= STORED ROWS =

* BEGIN *

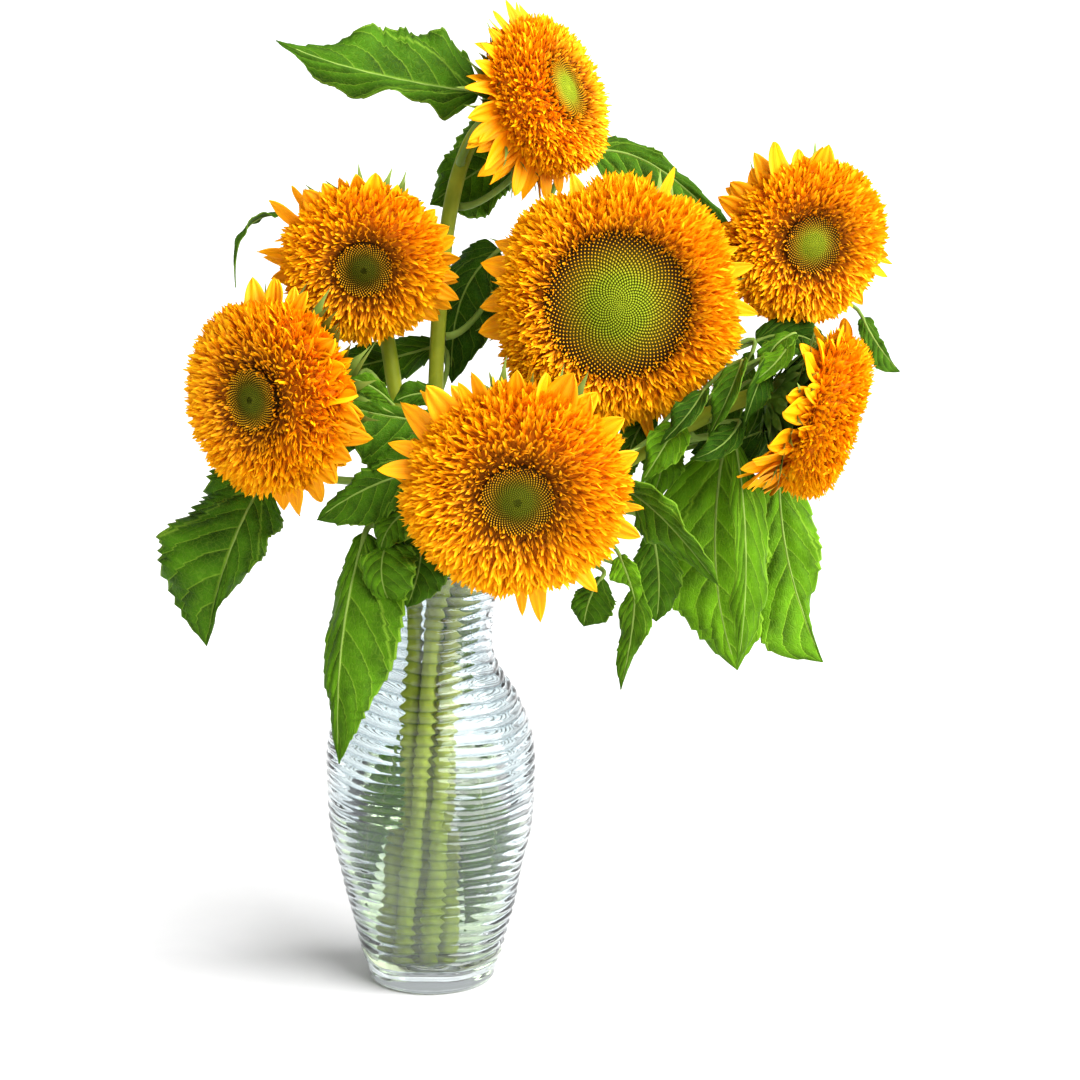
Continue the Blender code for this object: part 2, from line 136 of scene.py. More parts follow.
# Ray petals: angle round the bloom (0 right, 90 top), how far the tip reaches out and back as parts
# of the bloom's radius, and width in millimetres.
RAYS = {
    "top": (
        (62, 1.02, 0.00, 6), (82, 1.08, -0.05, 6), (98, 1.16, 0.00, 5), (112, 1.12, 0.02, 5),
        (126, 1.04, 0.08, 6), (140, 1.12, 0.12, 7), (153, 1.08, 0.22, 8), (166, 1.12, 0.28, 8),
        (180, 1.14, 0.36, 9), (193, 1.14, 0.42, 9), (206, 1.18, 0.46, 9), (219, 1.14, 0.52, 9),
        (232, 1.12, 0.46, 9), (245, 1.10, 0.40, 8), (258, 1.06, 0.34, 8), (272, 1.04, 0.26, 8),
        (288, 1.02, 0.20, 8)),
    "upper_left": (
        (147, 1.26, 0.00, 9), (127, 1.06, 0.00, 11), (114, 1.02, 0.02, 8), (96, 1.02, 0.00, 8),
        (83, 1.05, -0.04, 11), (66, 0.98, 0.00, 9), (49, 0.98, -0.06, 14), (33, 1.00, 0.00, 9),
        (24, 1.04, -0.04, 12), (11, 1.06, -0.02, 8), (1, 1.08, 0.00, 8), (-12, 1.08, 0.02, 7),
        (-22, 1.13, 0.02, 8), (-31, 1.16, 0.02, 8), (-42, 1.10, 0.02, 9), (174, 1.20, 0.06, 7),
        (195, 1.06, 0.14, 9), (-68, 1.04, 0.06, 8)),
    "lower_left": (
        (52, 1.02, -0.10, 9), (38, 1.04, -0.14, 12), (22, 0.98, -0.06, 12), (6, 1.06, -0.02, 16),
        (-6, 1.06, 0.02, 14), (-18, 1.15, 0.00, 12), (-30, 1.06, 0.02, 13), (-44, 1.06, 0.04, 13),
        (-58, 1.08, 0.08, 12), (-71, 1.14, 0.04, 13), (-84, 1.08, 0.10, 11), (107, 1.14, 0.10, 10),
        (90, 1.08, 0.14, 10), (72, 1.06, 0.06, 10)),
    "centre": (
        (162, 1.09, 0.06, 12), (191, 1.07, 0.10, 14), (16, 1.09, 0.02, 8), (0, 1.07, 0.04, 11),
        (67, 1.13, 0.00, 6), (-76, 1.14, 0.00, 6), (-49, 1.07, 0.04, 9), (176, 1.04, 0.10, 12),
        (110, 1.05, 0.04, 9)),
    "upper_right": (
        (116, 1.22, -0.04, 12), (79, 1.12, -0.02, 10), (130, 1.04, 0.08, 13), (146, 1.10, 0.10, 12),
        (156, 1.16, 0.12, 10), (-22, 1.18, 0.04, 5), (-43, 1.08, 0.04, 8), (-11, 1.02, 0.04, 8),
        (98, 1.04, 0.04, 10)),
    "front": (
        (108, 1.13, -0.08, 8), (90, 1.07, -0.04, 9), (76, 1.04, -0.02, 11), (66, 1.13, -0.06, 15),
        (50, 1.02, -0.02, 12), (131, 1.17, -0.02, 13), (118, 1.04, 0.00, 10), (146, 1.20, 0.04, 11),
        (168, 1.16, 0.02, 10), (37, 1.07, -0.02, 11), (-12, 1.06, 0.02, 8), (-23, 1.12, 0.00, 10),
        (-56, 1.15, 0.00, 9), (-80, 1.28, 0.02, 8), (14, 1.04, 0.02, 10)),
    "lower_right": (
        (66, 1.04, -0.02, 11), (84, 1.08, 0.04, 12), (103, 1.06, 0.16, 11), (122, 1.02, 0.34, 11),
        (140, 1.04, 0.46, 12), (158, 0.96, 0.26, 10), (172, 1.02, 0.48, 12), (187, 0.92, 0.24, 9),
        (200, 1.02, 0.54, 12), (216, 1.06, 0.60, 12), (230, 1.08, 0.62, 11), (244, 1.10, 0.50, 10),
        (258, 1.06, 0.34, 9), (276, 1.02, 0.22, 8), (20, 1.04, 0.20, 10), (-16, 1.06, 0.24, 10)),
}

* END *
* BEGIN *

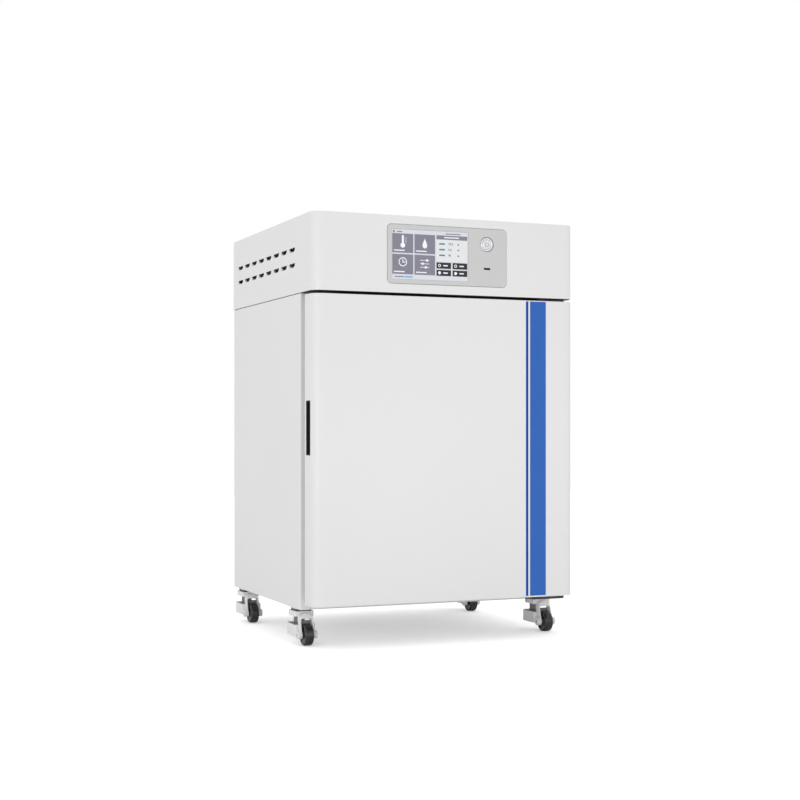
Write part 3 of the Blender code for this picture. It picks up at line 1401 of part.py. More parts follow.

* END *
* BEGIN *

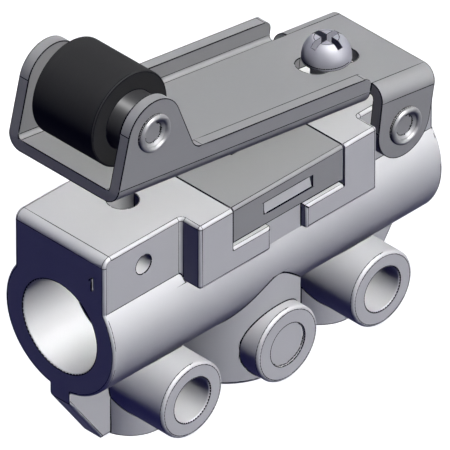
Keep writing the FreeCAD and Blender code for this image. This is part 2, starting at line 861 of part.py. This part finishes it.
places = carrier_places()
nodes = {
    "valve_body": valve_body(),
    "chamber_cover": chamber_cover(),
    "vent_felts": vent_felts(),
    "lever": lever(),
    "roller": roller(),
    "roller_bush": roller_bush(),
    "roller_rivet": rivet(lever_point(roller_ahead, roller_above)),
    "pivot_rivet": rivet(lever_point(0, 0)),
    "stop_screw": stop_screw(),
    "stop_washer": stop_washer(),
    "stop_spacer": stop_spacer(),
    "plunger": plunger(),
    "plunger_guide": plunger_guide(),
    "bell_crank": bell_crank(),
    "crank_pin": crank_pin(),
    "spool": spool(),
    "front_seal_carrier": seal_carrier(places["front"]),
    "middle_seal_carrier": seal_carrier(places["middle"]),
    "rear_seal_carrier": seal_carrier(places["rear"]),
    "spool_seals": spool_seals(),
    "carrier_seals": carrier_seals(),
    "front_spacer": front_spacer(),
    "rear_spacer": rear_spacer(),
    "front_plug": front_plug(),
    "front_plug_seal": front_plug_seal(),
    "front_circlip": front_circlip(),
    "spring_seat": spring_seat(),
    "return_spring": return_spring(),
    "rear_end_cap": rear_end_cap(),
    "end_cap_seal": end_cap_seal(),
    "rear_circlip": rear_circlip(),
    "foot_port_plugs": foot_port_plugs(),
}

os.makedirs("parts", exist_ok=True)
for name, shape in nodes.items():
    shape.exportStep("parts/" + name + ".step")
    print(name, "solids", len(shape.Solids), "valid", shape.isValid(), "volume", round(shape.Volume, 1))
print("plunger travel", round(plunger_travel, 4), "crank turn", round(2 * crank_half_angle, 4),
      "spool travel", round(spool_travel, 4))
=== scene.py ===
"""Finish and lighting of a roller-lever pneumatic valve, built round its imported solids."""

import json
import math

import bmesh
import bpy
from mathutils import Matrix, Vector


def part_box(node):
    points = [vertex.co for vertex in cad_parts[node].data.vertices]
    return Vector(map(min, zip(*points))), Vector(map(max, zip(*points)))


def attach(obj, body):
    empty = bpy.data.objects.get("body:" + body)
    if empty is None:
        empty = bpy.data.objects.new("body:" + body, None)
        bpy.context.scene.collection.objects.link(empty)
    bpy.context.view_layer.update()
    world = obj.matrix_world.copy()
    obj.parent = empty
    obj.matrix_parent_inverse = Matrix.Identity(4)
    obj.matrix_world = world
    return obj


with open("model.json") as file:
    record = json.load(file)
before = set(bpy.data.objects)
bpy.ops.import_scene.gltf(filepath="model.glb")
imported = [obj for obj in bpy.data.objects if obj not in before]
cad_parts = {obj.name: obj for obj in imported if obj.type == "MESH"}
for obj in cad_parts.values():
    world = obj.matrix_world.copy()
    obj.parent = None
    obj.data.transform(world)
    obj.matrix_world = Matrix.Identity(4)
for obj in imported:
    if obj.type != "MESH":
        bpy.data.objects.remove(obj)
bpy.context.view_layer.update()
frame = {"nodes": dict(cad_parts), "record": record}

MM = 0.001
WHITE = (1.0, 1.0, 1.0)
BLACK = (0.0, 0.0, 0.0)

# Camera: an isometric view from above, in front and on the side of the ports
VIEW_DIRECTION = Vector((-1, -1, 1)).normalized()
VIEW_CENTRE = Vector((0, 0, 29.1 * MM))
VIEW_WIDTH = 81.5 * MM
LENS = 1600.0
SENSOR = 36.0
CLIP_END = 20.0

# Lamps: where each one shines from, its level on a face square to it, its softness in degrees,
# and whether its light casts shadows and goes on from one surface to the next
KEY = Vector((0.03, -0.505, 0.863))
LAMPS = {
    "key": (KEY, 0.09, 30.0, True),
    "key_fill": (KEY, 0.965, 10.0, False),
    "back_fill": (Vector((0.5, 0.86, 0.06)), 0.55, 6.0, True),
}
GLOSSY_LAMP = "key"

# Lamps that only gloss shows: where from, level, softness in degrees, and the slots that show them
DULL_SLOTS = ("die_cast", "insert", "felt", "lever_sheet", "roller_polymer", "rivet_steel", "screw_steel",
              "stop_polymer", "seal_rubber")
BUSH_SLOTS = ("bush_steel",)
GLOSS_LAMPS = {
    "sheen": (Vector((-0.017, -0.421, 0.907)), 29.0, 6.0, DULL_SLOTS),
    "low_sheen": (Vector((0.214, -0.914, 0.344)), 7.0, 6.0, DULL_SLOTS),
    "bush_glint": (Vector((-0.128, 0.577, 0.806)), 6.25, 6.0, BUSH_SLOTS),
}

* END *

= TASK GOAL =
Tally up the lines holding the word "nodes" in the data above, and answer with that figure only.

= TASK SOLUTION =
3